Women’s History Month Honors Strides and Struggles Alike
Since 1995, the month of March has been designated to reflect on the contributions made to our society as well as the strides towards equality made by badass women, past and present.
We remember the sacrifices made by these women and the struggles they faced that allow us the rights we enjoy today.
The Women’s Rights Movement began in the United States with the first women’s rights convention held in Seneca Falls, N.Y. in July of 1848. 200 women came together demanding to be “represented in the government ” that they were taxed to support, while reevaluating the role of women in society. This convention sparked other women’s rights conventions that took place in the the following weeks propelling us into three waves of feminism.
During the first wave of feminism, which took place during the 19th and early 20th century, we watched women such as Elizabeth Cady Stanton marching for our right to vote. During the second wave, taking place from the 60’s to the 80’s, we watched women fighting for our sexual and reproductive rights. Today, in what is referred to as the third wave of feminism, we watch as women continue to tackle issues of gender inequality that continue to persist in patriarchal societies around the world, the United States included.

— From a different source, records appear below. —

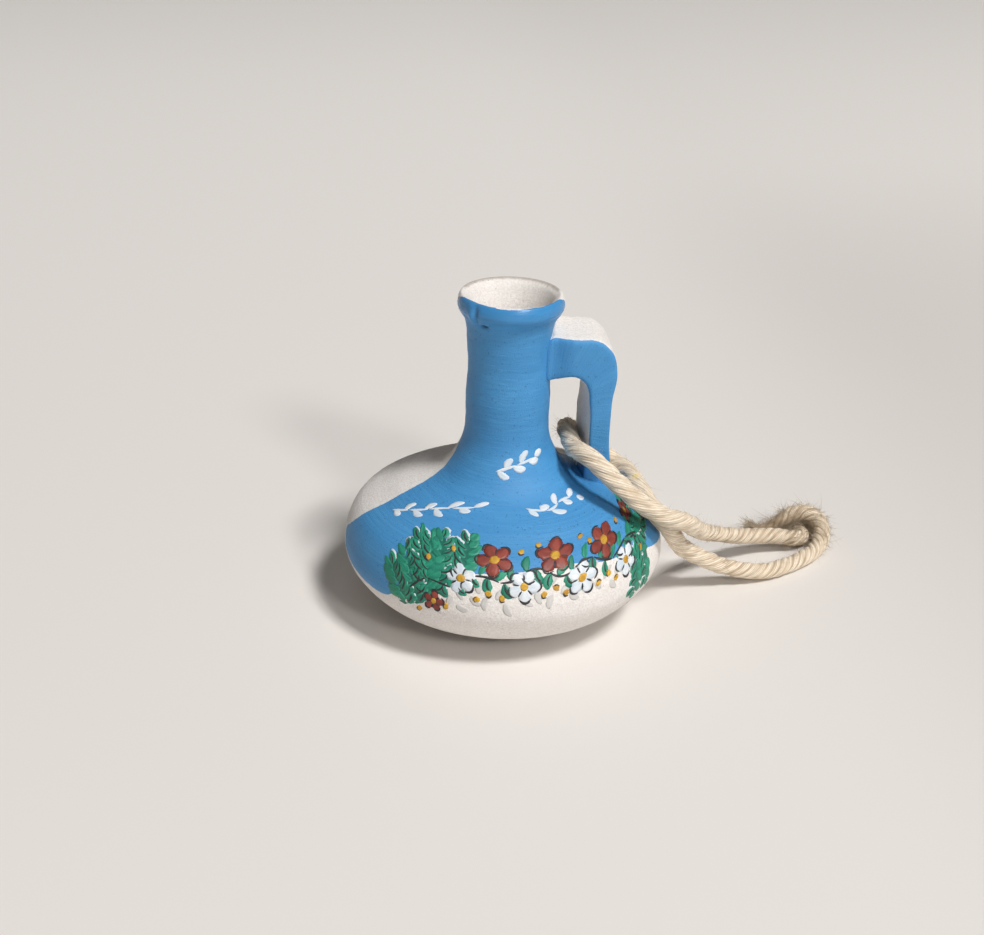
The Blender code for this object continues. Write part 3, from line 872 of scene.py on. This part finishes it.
# %% Poster paint
def poster_paint(name, main, deep):
    made, tree, shader = new_material(name, 0.5)
    streak = noise(tree, flat_mm(tree, (3.4, 0.55)), 1.0, 3.0, 0.6)
    grain = noise(tree, object_mm(tree), 4.0)
    body = layered(tree, main, [
        (mark(tree, "shade"), 0.2, 1.0, 0.0, 0.6, deep), (streak, 0.36, 0.6, 0.7, 0.0, deep),
        (grain, 0.55, 0.7, 0.0, 0.25, deep),
    ])
    feed(tree, shader, {"Base Color": body, "Roughness": between(tree, streak, 0.3, 0.7, 0.42, 0.6),
                        "Normal": bumps(tree, [(streak, 0.00008, 0.7)])})
    return made


POSTER_PAINTS = {name: poster_paint("poster_" + name, main, deep) for name, main, deep in (
    ("white", (232, 234, 236), (196, 210, 222)), ("green", (44, 152, 122), (18, 108, 88)),
    ("red", (150, 66, 50), (112, 44, 36)), ("ochre", (222, 176, 50), (176, 128, 44)),
    ("grey", (212, 209, 206), (198, 195, 192)), ("dark", (34, 36, 42), (52, 48, 50)),
    ("deep_green", (34, 124, 104), (20, 96, 82)),
)}
print("poster paints", list(POSTER_PAINTS))

# %% [markdown]
# ## A stroke of thick paint
#
# The front is decorated with a round brush. A stroke of thick paint is a low mound with an uneven
# outline, and its edges catch the light. So each one is a small closed tube, drawn flat as a
# short curve in millimetres and then wrapped onto the jug. A texture would lack the thickness.

# %% A stroke of thick paint
BAND = (0.0, 42.0)
ALONG = np.linspace(0.03, 0.97, 9)
ROUND = full_turn(8, 0.5)
wobble = np.random.default_rng(21)


def left_of(way):
    return np.stack([-way[..., 1], way[..., 0]], -1)


def strokes(name, colour, paths, widths, lift, blunt=0.6, anchor=BAND):
    """Low closed mounds of paint, one along each path of three places a, m and b, in mm round
    the jug and mm up from an anchor (degrees round from the front, mm down from the rim). The
    middle line is (1-t)^2 a + 2t(1-t) c + t^2 b, and c = 2m - (a+b)/2 makes it pass m. Half the
    width is w/2 sin(pi t)^blunt. At the turn u round the mound a place lies cos u times that to
    the side and lift |sin u|^0.5 up, and x mm round the jug turn it by x / r."""
    t = ALONG[None, :, None]
    a, m, b = (paths[:, k][:, None] for k in range(3))
    c = 2 * m - (a + b) / 2
    line = (1 - t) ** 2 * a + 2 * t * (1 - t) * c + t**2 * b
    way = unit((1 - t) * (c - a) + t * (b - c))
    half = np.broadcast_to(widths, len(paths))[:, None] / 2 * np.sin(np.pi * ALONG) ** blunt
    half = half * (1 + 0.09 * wobble.standard_normal(half.shape))
    aside = half[..., None] * np.cos(ROUND)
    flat = line[:, :, None] + aside[..., None] * left_of(way)[:, :, None]
    rise = np.where(np.sin(ROUND) > 0, lift, -0.05) * np.abs(np.sin(ROUND)) ** 0.5
    rise = rise * (np.sin(np.pi * ALONG) ** 0.3)[None, :, None]
    down = anchor[1] - flat[..., 1]
    radius = np.interp(down, outer_down, outer_line[:, 0])
    turn = FRONT + np.radians(anchor[0]) + flat[..., 0] / radius
    length = np.linalg.norm(b - a, axis=-1)
    walked = wobble.uniform(0, 90, (len(paths), 1)) + ALONG * length
    shade = np.broadcast_to(wobble.uniform(0, 1, (len(paths), 1, 1)), flat.shape[:3])
    across = np.linspace(0, 2, len(ROUND) + 1)
    made = tubes(name, on_jug(turn, down, rise), across, walked, {"shade": shade})
    made.data.materials.append(POSTER_PAINTS[colour])
    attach(made, "jug")


print("a stroke has", (len(ALONG) + 1) * len(ROUND), "faces")

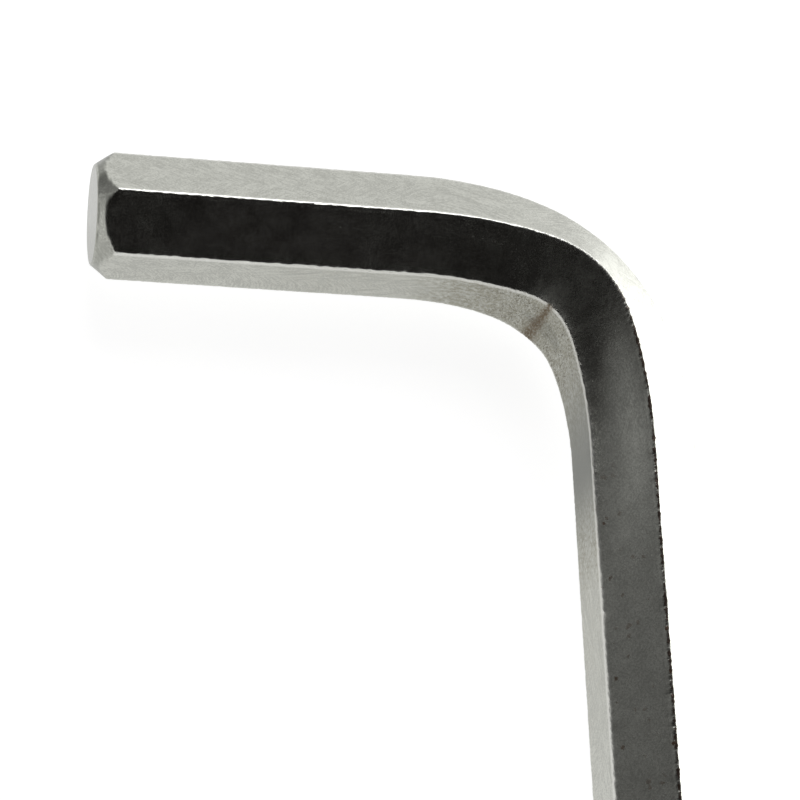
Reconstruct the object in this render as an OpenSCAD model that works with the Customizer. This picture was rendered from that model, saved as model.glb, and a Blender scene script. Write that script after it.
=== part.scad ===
// Hex key: one hexagonal steel bar, bent at a right angle, with a chamfer at each end.
// The bar lies on two of its long corners. X runs along the short arm, Y along the long arm.

/* [Bar] */
// Width of the bar across two opposite flats
across_flats = 5; // [2:0.5:14]
// Radius that rounds the six long corners of the bar
corner_r = 0.18; // [0.05:0.01:0.6]

/* [Arms] */
// Short arm, from its end face to the outer flat of the long arm
short_len = 27.35; // [20:0.05:60]
// Long arm, from its end face to the outer flat of the short arm
long_len = 80; // [40:1:240]

/* [Bend] */
// Radius of the bar's centre line where the bend starts and ends
end_r = 19.2; // [8:0.1:40]
// Radius of the bar's centre line halfway round the bend
mid_r = 6.8; // [5:0.1:20]
// How far each edge of the squeezed inner flat spreads sideways, halfway round the bend
inner_spread = 0.5; // [0:0.05:1]
// How far the inner flat sits outside its true hexagon, halfway round the bend
inner_rise = 0.3; // [0:0.05:1]
// How far the upper and lower corners are drawn outwards, halfway round the bend
side_rise = 0.65; // [0:0.05:1.5]

/* [Ends] */
// Diameter of the flat face at each end of the bar
face_d = 4.5; // [1:0.1:13]
// Angle between the end face and the chamfer around it
chamfer_angle = 55; // [20:5:70]

/* [Hidden] */
turn = 90;
stations = 45;
corner_steps = 2;
round_fn = 96;
over = 1;
steel = [0.62, 0.62, 0.60];

// distance from the bar's axis to the top of a rounded corner
corner_top = (across_flats / 2 - corner_r) / cos(30) + corner_r;
ring_r = across_flats + face_d;

// radius of the centre line at a heading between 0 and 90 degrees
function line_r(heading) = mid_r + (end_r - mid_r) * pow(cos(2 * heading), 6);

// share of the squeeze at a heading: none where the bend starts and ends, all of it halfway
function squeeze(heading) = pow(sin(2 * heading), 2);

// places along the bend's centre line, starting at the short arm, which runs along +X
step = turn / stations;
spine = [
    for (
        i = 0, x = 0, y = 0;
        i <= stations;
        x = x + line_r((i + 0.5) * step) * cos((i + 0.5) * step) * step * PI / 180,
        y = y - line_r((i + 0.5) * step) * sin((i + 0.5) * step) * step * PI / 180,
        i = i + 1
    ) [x, y]
];
reach = spine[stations].x;
short_straight = short_len - across_flats / 2 - reach;
long_straight = long_len - across_flats / 2 - reach;

// how a corner moves, outwards in the bend's plane and upwards, at full squeeze:
// the corners run from the upper outer one, over the top, to the lower outer one
corner_moves = [
    [0, 0],
    [side_rise, 0],
    [inner_rise, inner_spread],
    [inner_rise, -inner_spread],
    [side_rise, 0],
    [0, 0]
];

// the bar's rounded hexagon as [outwards, upwards] points, squeezed by a share between 0 and 1
function section(share) = [
    for (corner = [0:5])
        let (
            bearing = 30 + 60 * corner,
            centre_d = (across_flats / 2 - corner_r) / cos(30)
        )
        for (i = [0:corner_steps])
            let (a = bearing - 30 + 60 * i / corner_steps)
            [centre_d * cos(bearing) + corner_r * cos(a), centre_d * sin(bearing) + corner_r * sin(a)]
                + share * corner_moves[corner]
];

sides = 6 * (corner_steps + 1);

// one ring of the bend in space
function ring(i) =
    let (heading = i * step)
    [
        for (p = section(squeeze(heading)))
            [spine[i].x + p.x * sin(heading), spine[i].y + p.x * cos(heading), p.y]
    ];

// the bent stretch, a loft through all the rings
module bend() {
    points = [for (i = [0:stations]) each ring(i)];
    skin = [
        for (i = [0:stations - 1])
            for (k = [0:sides - 1])
                let (
                    near = i * sides + k,
                    next = i * sides + (k + 1) % sides
                )
                each [[near, near + sides, next], [next, near + sides, next + sides]]
    ];
    first_cap = [[for (k = [0:sides - 1]) k]];
    last_cap = [[for (k = [sides - 1:-1:0]) stations * sides + k]];
    polyhedron(points = points, faces = concat(skin, first_cap, last_cap), convexity = 4);
}

// a straight arm, which runs from the bend along +Z of its own frame
module arm(length) {
    difference() {
        linear_extrude(height = length) polygon(section(0));
        end_chamfer(length);
    }
}

// the ring that the chamfer takes off an arm's end
module end_chamfer(length) {
    fall = (ring_r - face_d / 2) * tan(chamfer_angle);
    translate([0, 0, length])
        rotate_extrude($fn = round_fn)
            polygon([[face_d / 2, 0], [ring_r, -fall], [ring_r, over], [face_d / 2, over]]);
}

module hex_key() {
    color(steel)
        translate([
            short_len / 2 - across_flats / 2 - reach,
            long_len / 2 - across_flats / 2,
            corner_top
        ])
            union() {
                bend();
                rotate([-90, 0, 0]) rotate([0, -90, 0]) arm(short_straight);
                translate([reach, spine[stations].y, 0]) rotate([90, 0, 0]) arm(long_straight);
            }
}

hex_key();
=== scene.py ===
"""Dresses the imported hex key: worn bright steel, lying on a plain pale floor.

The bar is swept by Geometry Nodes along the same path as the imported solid. The tree works in
millimetres, with the crossing of the two arms' axes at its origin, and the mesh is moved into
the row's frame at the end. The finish reads the bar's own coordinates from the mesh: outwards
and upwards from its axis, and along it from the short arm's end face.
"""

from __future__ import annotations

import logging
import math
from dataclasses import dataclass
from enum import Enum
from typing import Any

import bpy
from mathutils import Matrix, Vector

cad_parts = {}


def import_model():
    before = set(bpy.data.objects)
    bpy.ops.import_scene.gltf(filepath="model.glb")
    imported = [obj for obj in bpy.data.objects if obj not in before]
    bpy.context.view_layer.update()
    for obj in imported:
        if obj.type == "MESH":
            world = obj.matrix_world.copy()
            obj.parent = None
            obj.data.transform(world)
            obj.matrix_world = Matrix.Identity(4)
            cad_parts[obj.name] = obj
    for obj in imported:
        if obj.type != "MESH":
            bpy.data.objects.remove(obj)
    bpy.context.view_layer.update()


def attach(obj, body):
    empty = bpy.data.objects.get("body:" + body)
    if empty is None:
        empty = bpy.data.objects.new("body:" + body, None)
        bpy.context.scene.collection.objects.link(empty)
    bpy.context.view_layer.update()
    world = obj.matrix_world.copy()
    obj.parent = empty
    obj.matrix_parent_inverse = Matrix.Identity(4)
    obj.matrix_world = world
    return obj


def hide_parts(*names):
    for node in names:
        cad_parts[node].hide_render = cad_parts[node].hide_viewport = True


LOG = logging.getLogger("hex_key")
MM = 0.001
CORNER_TURN = math.radians(60)
HALF_TURN = math.radians(30)
COS_30 = math.cos(HALF_TURN)
TAN_30 = math.tan(HALF_TURN)
WHITE = (1.0, 1.0, 1.0)
# edges of the masks for the inner and the side flats, in millimetres
INNER_OUT = (-2.31, -2.41)
INNER_UP = (1.52, 1.40)
SIDE_OUT = (0.3, -0.1)
SIDE_UP = (1.30, 1.60)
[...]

We acknowledge women like Malala Yousafzai, who continued her fight for women’s education in Pakistan despite multiple death threats and a murder attempt, which resulted in her being shot in the neck, by the Taliban. She is also the youngest person in history to receive a Nobel Prize at the age of 17.
We also acknowledge women like Angela Merkel, who, on top of having a PhD in Physical Chemistry, is the first female Chancellor of Germany and was named Forbes third most powerful person in the world in 2016.
During this month, along with recognizing the strides women have made, we recognize the issues that have yet to be overcome.
We recognize that there is still the issue of the gender wage gap with women earning an average of 80 cents for every dollar a man makes. According to AAUW, “at every level of academic achievement, women’s median earnings are less than men’s median earnings.”
We recognize that political representation is not equitable.
We recognize that women’s reproductive rights are constantly under threat. The state of Oklahoma, for example, is currently attempting to prohibit abortion in a bill that, while being a blatant attempt at control over a woman’s body, lacks consideration for victims of rape and incest.
We recognize that all women are different, and that different intersectionalities cause us to face different problems that need to be addressed as well.
We recognize the issues facing women of various geographical location, class and race such as child marriage, human trafficking, education, female genital mutilation, etc.
We must let the celebration of the amazing accomplishments made by amazing women inspire us to keep pushing. We must keep fighting for the rights of all women, all over the world.